Soldiers standing guard on March 23 after a suicide bomber staged an attack on a police station in Islamabad.
By JANE PERLEZ
ISLAMABAD, Pakistan - President Obama’s strategy of offering Pakistan a partnership to defeat the insurgency here calls for a virtual remaking of Pakistan’s institutions and even of the national psyche, an ambitious agenda that Pakistan’s politicians and people appear unprepared to take up.
Officially, Pakistan’s government welcomed Mr. Obama’s strategy, with its hefty infusions of American money, hailing it as a“positive change.”But as the Obama administration tries to bring Pakistanis to its side, large parts of the public, the political class and the military have brushed off the plan, rebuffing the idea that the threat from Al Qaeda and the Taliban, which Washington calls a common enemy, is so urgent.
Some, including the army chief, General Ashfaq Parvez Kayani, and the president, Asif Ali Zardari, may be coming around. But for the military, India remains priority No. 1, as it has for the 61 years of Pakistan’s existence.
How to shift that focus in time for Pakistan to defeat a fast-expanding Islamic insurgency that threatens to devour the country is the challenge facing Admiral Mike Mullen, the chairman of the Joint Chiefs of Staff, and Richard C. Holbrooke, the special envoy to the region.
Strengthening Pakistan’s weak civilian institutions, updating political parties rooted in feudal loyalties and recasting a military fixated on yesterday’s enemy, and stuck in the traditions of conventional warfare, are generational challenges. But Pakistan may not have the luxury of the long term to meet them.
Some analysts are already putting forward apocalyptic timetables. “We are running out of time to help Pakistan change its present course toward increasing economic and political instability, and even ultimate failure,”said a recent report by a task force of the Atlantic Council that was led by former Senator Chuck Hagel of Nebraska and Senator John Kerry of Massachusetts.
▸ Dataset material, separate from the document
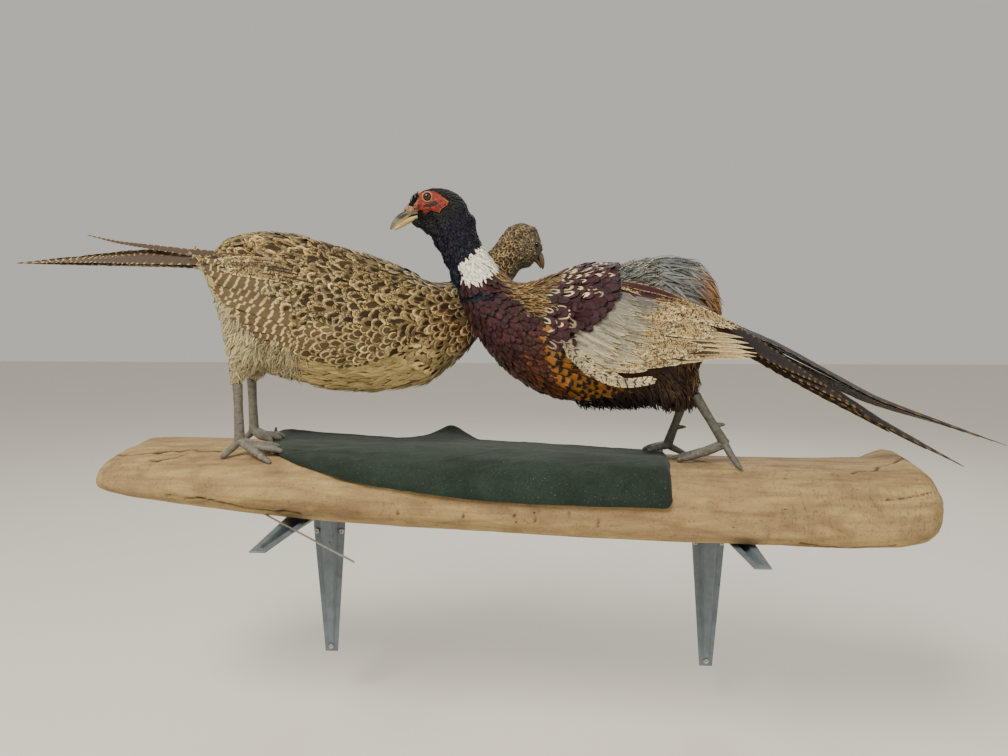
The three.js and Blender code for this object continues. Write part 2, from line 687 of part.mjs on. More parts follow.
function bracketSolid({ x, top }) {
  const rings = [];
  const sizes = [PLATE_HALF, RIB_HALF, RIB_DEPTH];
  const taper = (t) => sizes.map(({ corner, tip }) => corner + (tip - corner) * t);
  const centre = new THREE.Vector3(x, -BRACKET_CORNER, top - BRACKET_CORNER);
  const tabbed = (t, ring) => {
    const [width, rib, depth] = taper(t);
    const flat = t > 0.93 ? STEEL + 0.02 : depth;
    rings.push(bracketSection(width, rib, flat, ring.base, ring.inward));
  };
  const wall = new THREE.Vector3(0, -1, 0);
  const shelf = new THREE.Vector3(0, 0, -1);
  const legSpan = BRACKET_LEG - BRACKET_CORNER;
  const armSpan = BRACKET_ARM - BRACKET_CORNER;
  for (const t of [1, 0.94, 0.9, 0.45, 0]) {
    tabbed(t, { base: new THREE.Vector3(x, 0, top - BRACKET_CORNER - legSpan * t), inward: wall });
  }
  const turns = 5;
  for (let i = 1; i < turns; i += 1) {
    const angle = (Math.PI / 2) * (i / turns);
    const out = new THREE.Vector3(0, Math.cos(angle), Math.sin(angle));
    const reach = BRACKET_CORNER / Math.max(out.y, out.z);
    const [width, rib, depth] = taper(0);
    const base = centre.clone().addScaledVector(out, reach);
    rings.push(bracketSection(width, rib, depth + reach - BRACKET_CORNER, base, out.clone().negate()));
  }
  for (const t of [0, 0.45, 0.9, 0.94, 1]) {
    tabbed(t, { base: new THREE.Vector3(x, -BRACKET_CORNER - armSpan * t, top), inward: shelf });
  }
  const tipHole = new THREE.CylinderGeometry(TIP_HOLE, TIP_HOLE, 12, 12);
  tipHole.rotateX(Math.PI / 2);
  tipHole.translate(x, -BRACKET_ARM + 7, top);
  return toSolid(skinOf(rings)).subtract(toSolid(tipHole));
}

// A round-headed screw whose head sits on a plate, driven along +Y, or along +Z from below.
function screw(name, [x, y, z], fromBelow) {
  const head = new THREE.CylinderGeometry(SCREW_HEAD, SCREW_HEAD * 0.7, SCREW_HEIGHT, 10);
  head.translate(0, -SCREW_HEIGHT / 2, 0);
  if (fromBelow) head.rotateX(Math.PI / 2);
  head.translate(x, y, z);
  add(name, toSolid(head), 'zinc');
}

function buildBrackets() {
  for (const [name, place] of Object.entries(BRACKETS)) {
    const { x, top } = place;
    add(`bracket_${name}`, bracketSolid(place), 'enamel');
    const face = -STEEL - GAP;
    screw(`bracket_${name}_wall_screw_low`, [x, face, top - BRACKET_LEG + 7], false);
    for (const [hand, side] of [['a', -1], ['b', 1]]) {
      const across = x + side * SCREW_OFFSET;
      screw(`bracket_${name}_wall_screw_${hand}`, [across, face, top - BRACKET_CORNER - 6], false);
      screw(`bracket_${name}_shelf_screw_${hand}`, [across, -BRACKET_CORNER - 8, top + face], true);
    }
  }
}

// ---- the stray wire that sticks out from under the slab ----
const WIRE_FROM = [-292, -147, -26];
const WIRE_TO = [-156, -270, -39.5];

function wireSolid(grow) {
  const rows = [WIRE_FROM, WIRE_TO].map((p) => [...p, WIRE_RADIUS, WIRE_RADIUS, WIRE_RADIUS]);
  return loft(rows, { sides: 8, steps: 1, grow });
}

// ---- the whole ----
function seat({ x, top }) {
  const room = new THREE.BoxGeometry(48, 2 * BRACKET_ARM, 80);
  room.translate(x, 0, top + GAP - 40);
  return toSolid(room);
}

const slab = largest(
  slabSolid().subtract(seat(BRACKETS.left)).subtract(seat(BRACKETS.right)).subtract(wireSolid(GAP)),
);
const cloth = clothSolid();
const ground = slab.add(cloth);

buildCock(ground);
buildHen(ground);
add('slab', slab, 'wood');
add('cloth', cloth, 'cloth');
buildBrackets();
add('mount_wire', wireSolid(0), 'zinc');

export default model;
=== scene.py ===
"""Dresses a mounted pair of pheasants and their driftwood shelf over a fixed frame of solids."""
import math
from dataclasses import dataclass

import bmesh
import bpy
import numpy as np
from mathutils import Matrix, Vector, noise
from mathutils.bvhtree import BVHTree


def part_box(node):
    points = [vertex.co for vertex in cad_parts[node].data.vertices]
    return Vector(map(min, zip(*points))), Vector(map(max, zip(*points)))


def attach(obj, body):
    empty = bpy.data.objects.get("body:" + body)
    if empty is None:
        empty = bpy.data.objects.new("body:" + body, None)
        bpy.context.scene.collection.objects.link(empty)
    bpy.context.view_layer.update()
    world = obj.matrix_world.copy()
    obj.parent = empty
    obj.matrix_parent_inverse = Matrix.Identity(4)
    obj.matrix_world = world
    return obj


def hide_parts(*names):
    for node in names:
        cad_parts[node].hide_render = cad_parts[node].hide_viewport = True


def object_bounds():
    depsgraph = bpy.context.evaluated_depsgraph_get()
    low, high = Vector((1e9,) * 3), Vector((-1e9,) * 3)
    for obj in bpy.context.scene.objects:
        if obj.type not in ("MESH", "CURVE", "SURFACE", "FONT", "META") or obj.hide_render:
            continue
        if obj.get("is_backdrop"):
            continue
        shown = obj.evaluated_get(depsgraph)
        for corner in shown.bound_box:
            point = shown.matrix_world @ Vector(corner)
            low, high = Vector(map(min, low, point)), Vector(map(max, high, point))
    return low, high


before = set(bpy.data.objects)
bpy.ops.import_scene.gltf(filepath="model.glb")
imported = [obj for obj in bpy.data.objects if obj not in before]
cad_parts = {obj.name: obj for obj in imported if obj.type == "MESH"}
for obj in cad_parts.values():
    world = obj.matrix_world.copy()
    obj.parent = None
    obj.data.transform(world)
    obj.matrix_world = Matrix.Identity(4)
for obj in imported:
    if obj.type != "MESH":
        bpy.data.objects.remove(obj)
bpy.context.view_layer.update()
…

The report, released in February, gave the Pakistani government 6 to 12 months before things went from bad to dangerous.
A specialist in guerrilla warfare, David Kilcullen, who advised General David H. Petraeus when General Petraeus was the American commander in Iraq, offered a more dire assessment. Pakistan could be facing internal collapse within six months, he said. General Petraeus, in recent Congressional testimony, called the insurgency one that could“take down”the country, which is home to Qaeda militants and has nuclear arms.
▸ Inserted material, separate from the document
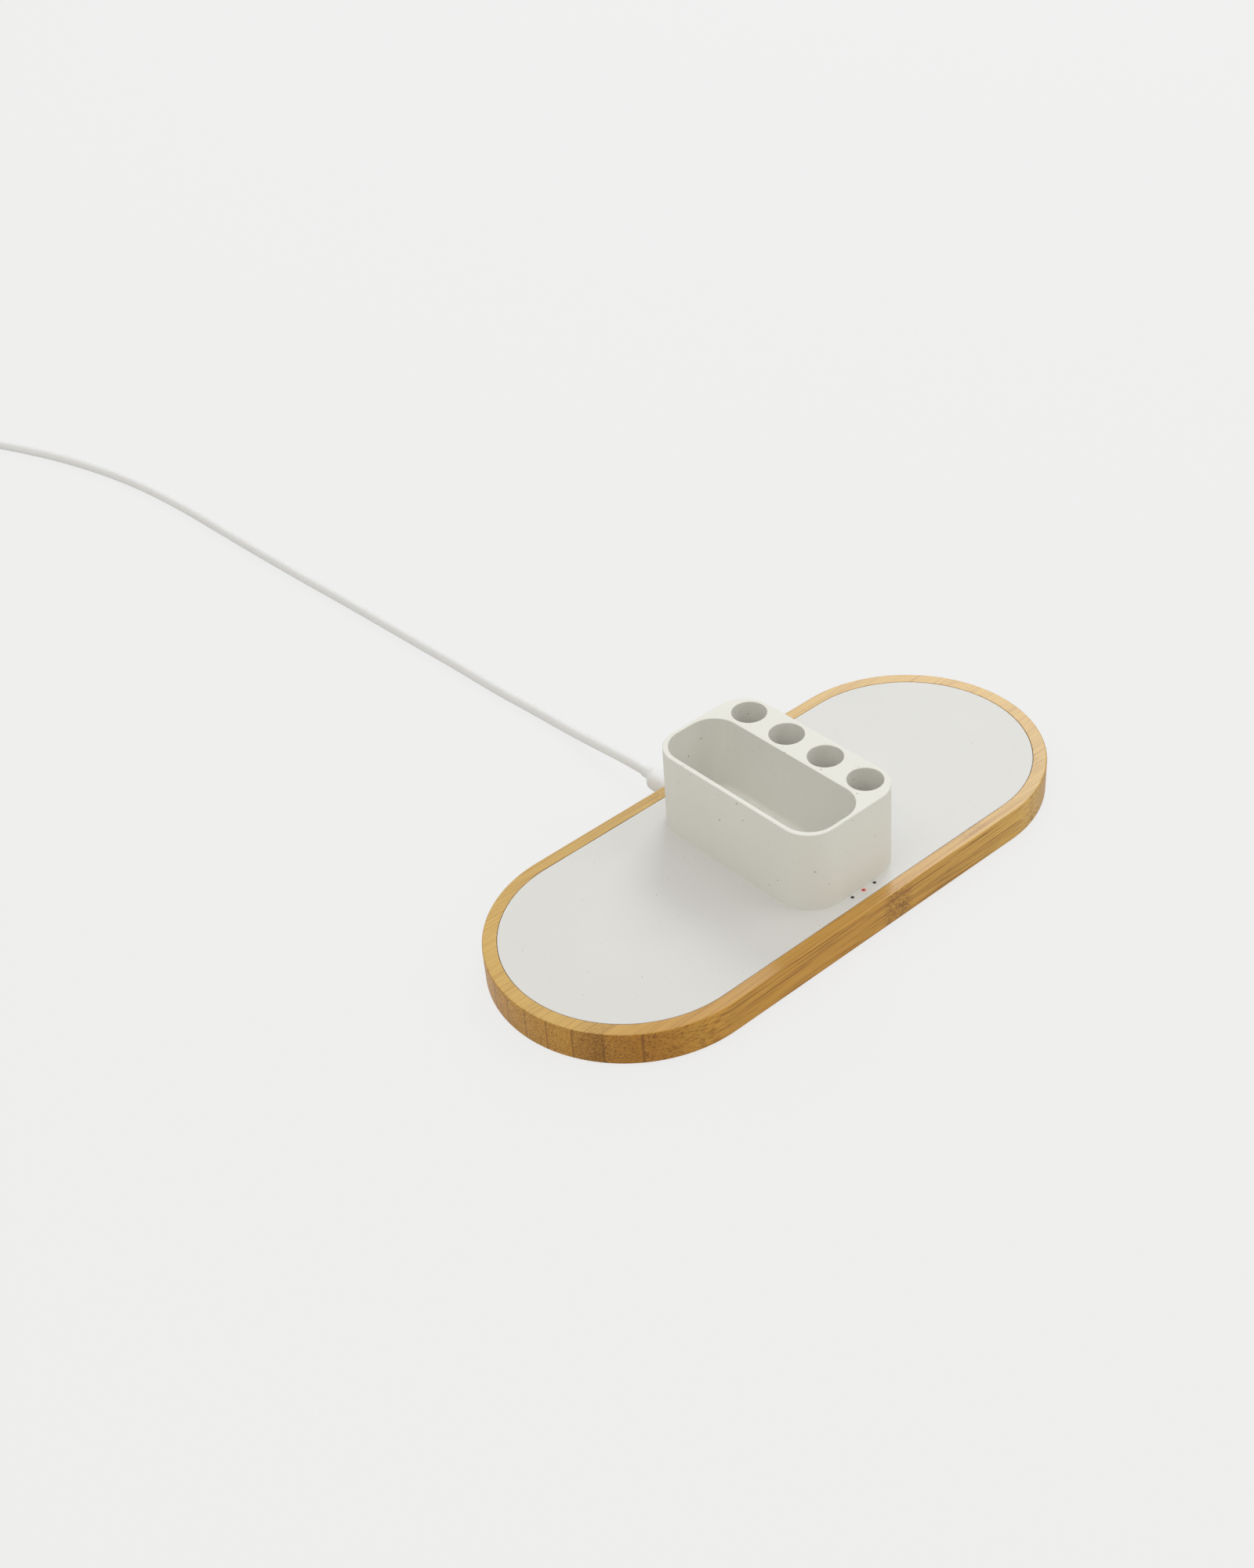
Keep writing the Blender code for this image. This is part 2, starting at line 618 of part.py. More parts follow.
def base_screws():
    """The screws that close the tray from below."""
    body = screw(base_screw_seat() - FIT_GAP, BASE_SCREW_HEAD_HEIGHT, BASE_SCREW_HEAD_RADIUS,
                 BASE_SCREW_SHANK_RADIUS, base_screw_top())
    repeated("base_screw", body, BASE_SCREW_PLACES, SCREW_STEEL)


def base_screw_top():
    """Height of the tip of a closing screw."""
    return BASE_TOP + BASE_SCREW_CUP_HEIGHT + BASE_SCREW_GRIP


# Pen holder


def holder_section(share, drawn_in=0):
    """The outer outline at a share of the height, from the base at 0 to the top at 1."""
    left = 1 - share
    size_x = HOLDER_TOP_X + 2 * (HOLDER_DRAFT_X * left - drawn_in)
    size_y = HOLDER_TOP_Y + 2 * (HOLDER_DRAFT_Y * left - drawn_in)
    radius = HOLDER_CORNER_RADIUS + HOLDER_CORNER_GROWTH * left - drawn_in
    return rounded_rectangle(size_x, size_y, radius, CORNER_STEPS, (HOLDER_SHIFT_X, HOLDER_SHIFT_Y))


def pocket_section(widened):
    """The pocket's outline, wider than at its floor by this much on each side."""
    grown = widened - POCKET_DRAFT
    size_x, size_y, radius = POCKET_X + 2 * grown, POCKET_Y + 2 * grown, POCKET_RADIUS + grown
    return rounded_rectangle(size_x, size_y, radius, CORNER_STEPS, (POCKET_CENTRE_X, HOLDER_SHIFT_Y))


def pen_holder():
    """A drafted, moulded block with a long pocket, four pen wells, cored webs between them, and screw bosses."""
    rings = []
    for drawn_in, to_go in reversed(quarter_round(HOLDER_BASE_ROUND, ROUND_STEPS)):
        rings.append(level(holder_section(0, drawn_in), HOLDER_BOTTOM + to_go))
    for drawn_in, to_go in quarter_round(HOLDER_TOP_ROUND, ROUND_STEPS):
        rings.append(level(holder_section(1, drawn_in), HOLDER_TOP - to_go))
    holder = Solid().skin(rings).finish("pen_holder", WHITE_COMPOSITE)

    bosses = Solid()
    boss_bottom = PLATE_UNDERSIDE + FIT_GAP
    for place in HOLDER_SCREW_PLACES:
        bosses.turned([(HOLDER_BOSS_RADIUS, boss_bottom), (HOLDER_BOSS_RADIUS, HOLDER_BOTTOM + HOLDER_FLOOR / 2)],
                      BOSS_STEPS, place)
    combine(holder, bosses.tool("holder_bosses"), "UNION")

    hollows = Solid()
    floor = HOLDER_BOTTOM + HOLDER_FLOOR
    pocket = []
    for drawn_in, to_go in reversed(quarter_round(POCKET_FLOOR_ROUND, ROUND_STEPS)):
        pocket.append(level(pocket_section(-drawn_in), floor + to_go))
    pocket.append(level(pocket_section(POCKET_DRAFT), HOLDER_TOP - MOUTH_ROUND))
    pocket.append(level(pocket_section(POCKET_DRAFT + MOUTH_ROUND), HOLDER_TOP))
    pocket.append(level(pocket_section(POCKET_DRAFT + MOUTH_ROUND), HOLDER_TOP + CUT_OVERRUN))
    hollows.skin(pocket)
    for place in WELL_PLACES:
        narrow = WELL_RADIUS - WELL_DRAFT
        profile = [(narrow - drawn_in, floor + to_go)
                   for drawn_in, to_go in reversed(quarter_round(WELL_FLOOR_ROUND, ROUND_STEPS))]
        profile += [(WELL_RADIUS, HOLDER_TOP - MOUTH_ROUND), (WELL_RADIUS + MOUTH_ROUND, HOLDER_TOP),
                    (WELL_RADIUS + MOUTH_ROUND, HOLDER_TOP + CUT_OVERRUN)]
        hollows.turned(profile, WELL_STEPS, place)
    combine(holder, hollows.tool("holder_hollows"), "DIFFERENCE")

    core_left = POCKET_CENTRE_X + POCKET_X / 2 + WELL_WALL
    core_right = HOLDER_SHIFT_X + HOLDER_TOP_X / 2 - WELL_WALL
    core_centre = ((core_left + core_right) / 2, HOLDER_SHIFT_Y)
    core_outline = rounded_rectangle(core_right - core_left, WELL_PITCH, WELL_WALL / 2, SMALL_CORNER_STEPS,
                                     core_centre)
    core_body = Solid().prism(core_outline, HOLDER_BOTTOM - CUT_OVERRUN, HOLDER_TOP - CORE_ROOF)
    core = core_body.tool("middle_core")
    tubes = Solid()
    for place in WELL_PLACES:
        radius = WELL_RADIUS + WELL_WALL
        tubes.turned([(radius, HOLDER_BOTTOM - 2 * CUT_OVERRUN), (radius, HOLDER_TOP)], WELL_STEPS, place)
    combine(core, tubes.tool("middle_core_tubes"), "DIFFERENCE")
    combine(holder, core, "DIFFERENCE")

    pilots = Solid()
    for place in HOLDER_SCREW_PLACES:
        radius = HOLDER_SCREW_SHANK_RADIUS + SCREW_GAP
        pilots.turned([(radius, boss_bottom - CUT_OVERRUN), (radius, holder_screw_top() + SCREW_GAP)],
                      SCREW_STEPS, place)
    combine(holder, pilots.tool("holder_pilots"), "DIFFERENCE")
    return holder


def holder_screw_top():
    """Height of the tip of a pen holder screw."""
    return PLATE_UNDERSIDE + HOLDER_SCREW_GRIP


def pen_holder_screws():
    """The wide-headed screws that hold the pen holder through the plate."""
    body = screw(PLATE_UNDERSIDE - FIT_GAP, HOLDER_SCREW_HEAD_HEIGHT, HOLDER_SCREW_HEAD_RADIUS,
                 HOLDER_SCREW_SHANK_RADIUS, holder_screw_top())
    repeated("pen_holder_screw", body, HOLDER_SCREW_PLACES, SCREW_STEEL)


# Electronics


def main_board():
    """The circuit board between the two coils."""
    outline = rounded_rectangle(BOARD_X, 2 * BOARD_HALF_Y, BOARD_CORNER, SMALL_CORNER_STEPS)
    board = Solid().prism(outline, BOARD_BOTTOM, BOARD_TOP).finish("main_board", BOARD_GREEN)
    holes = Solid()
    for place in BOARD_SCREW_PLACES:
        radius = BOARD_SCREW_SHANK_RADIUS + FIT_GAP
        holes.turned([(radius, BOARD_BOTTOM - CUT_OVERRUN), (radius, BOARD_TOP + CUT_OVERRUN)],
                     SCREW_STEPS, place)
    combine(board, holes.tool("board_holes"), "DIFFERENCE")
    return board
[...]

Even before the insurgency has been fully engaged, however, many Pakistanis have concluded that reaching an accommodation with the militants is preferable to fighting them. Some, including mid-ranking soldiers, choose to see the militants not as the enemy, but as fellow Muslims who are deserving of greater sympathy than are the American aims.
It is problematic whether the backing of Mr. Zardari, and the Obama administration’s promise of $1.5 billion in aid for each of the next five years, can change the mood in the country, said a former interior minister, Aftab Ahmad Sherpao, who met officials now in the Obama administration in Washington last fall.
Fighting the insurgency is commonly seen in Pakistan as an American cause, not a Pakistani one, he said.
There are questions, too, of whether the Obama offer of nearly $3 billion in counterinsurgency aid can quickly convert the Pakistani military from a force trained to fight India on the plains of Punjab into an outfit that can conquer the mountains of the tribal areas, where the militants operate.
“After such a long time of being with the Americans, the country has been through such stress and strain and nothing good has come of it,”Mr. Sherpao said.“A cross-section of people is dead set against the Americans. Another section is not happy but not vocal. About 1 to 2 percent would say this policy of America should continue.”
The distrust has been heightened by charges from American officials, including General Petraeus and Mr. Holbrooke, that Pakistan’s spy agency is still supporting the Islamic militants who pour over the border to fight American troops in Afghanistan. A former director general of the agency Inter-Services Intelligence, Lieutenant General Javed Ashraf, said the American opinions did not augur well. A spokesman for the Pakistani military called them“baseless”and part of a“malicious campaign.”
“You can’t start a successful operation with a trust deficit,”General Ashraf said.“Pakistan is an ally. But then you say we are linked with the Taliban. The serving army people will say,‘To hell with them if this is what we are going to get after laying down more than 1,500 lives.’
That is the number of soldiers the Pakistani Army says have been killed fighting the militants in the tribal areas.
Then there is India. Its growing presence in Afghanistan makes Pakistan believe it is being encircled, said Ishaq Khan Khakwani, a former senator from the Pakistan Muslim League-Q party.
Pakistanis complain that even though Mr. Obama, during his European trip, called for dialogue between India and Pakistan, his plans fail to address this .
“The United States has to get India to back off in Afghanistan,”said Mr. Khakwani, who is sympathetic to the American position.“Then Pakistan will see Indian interference is diminished and that will give confidence to Pakistan.”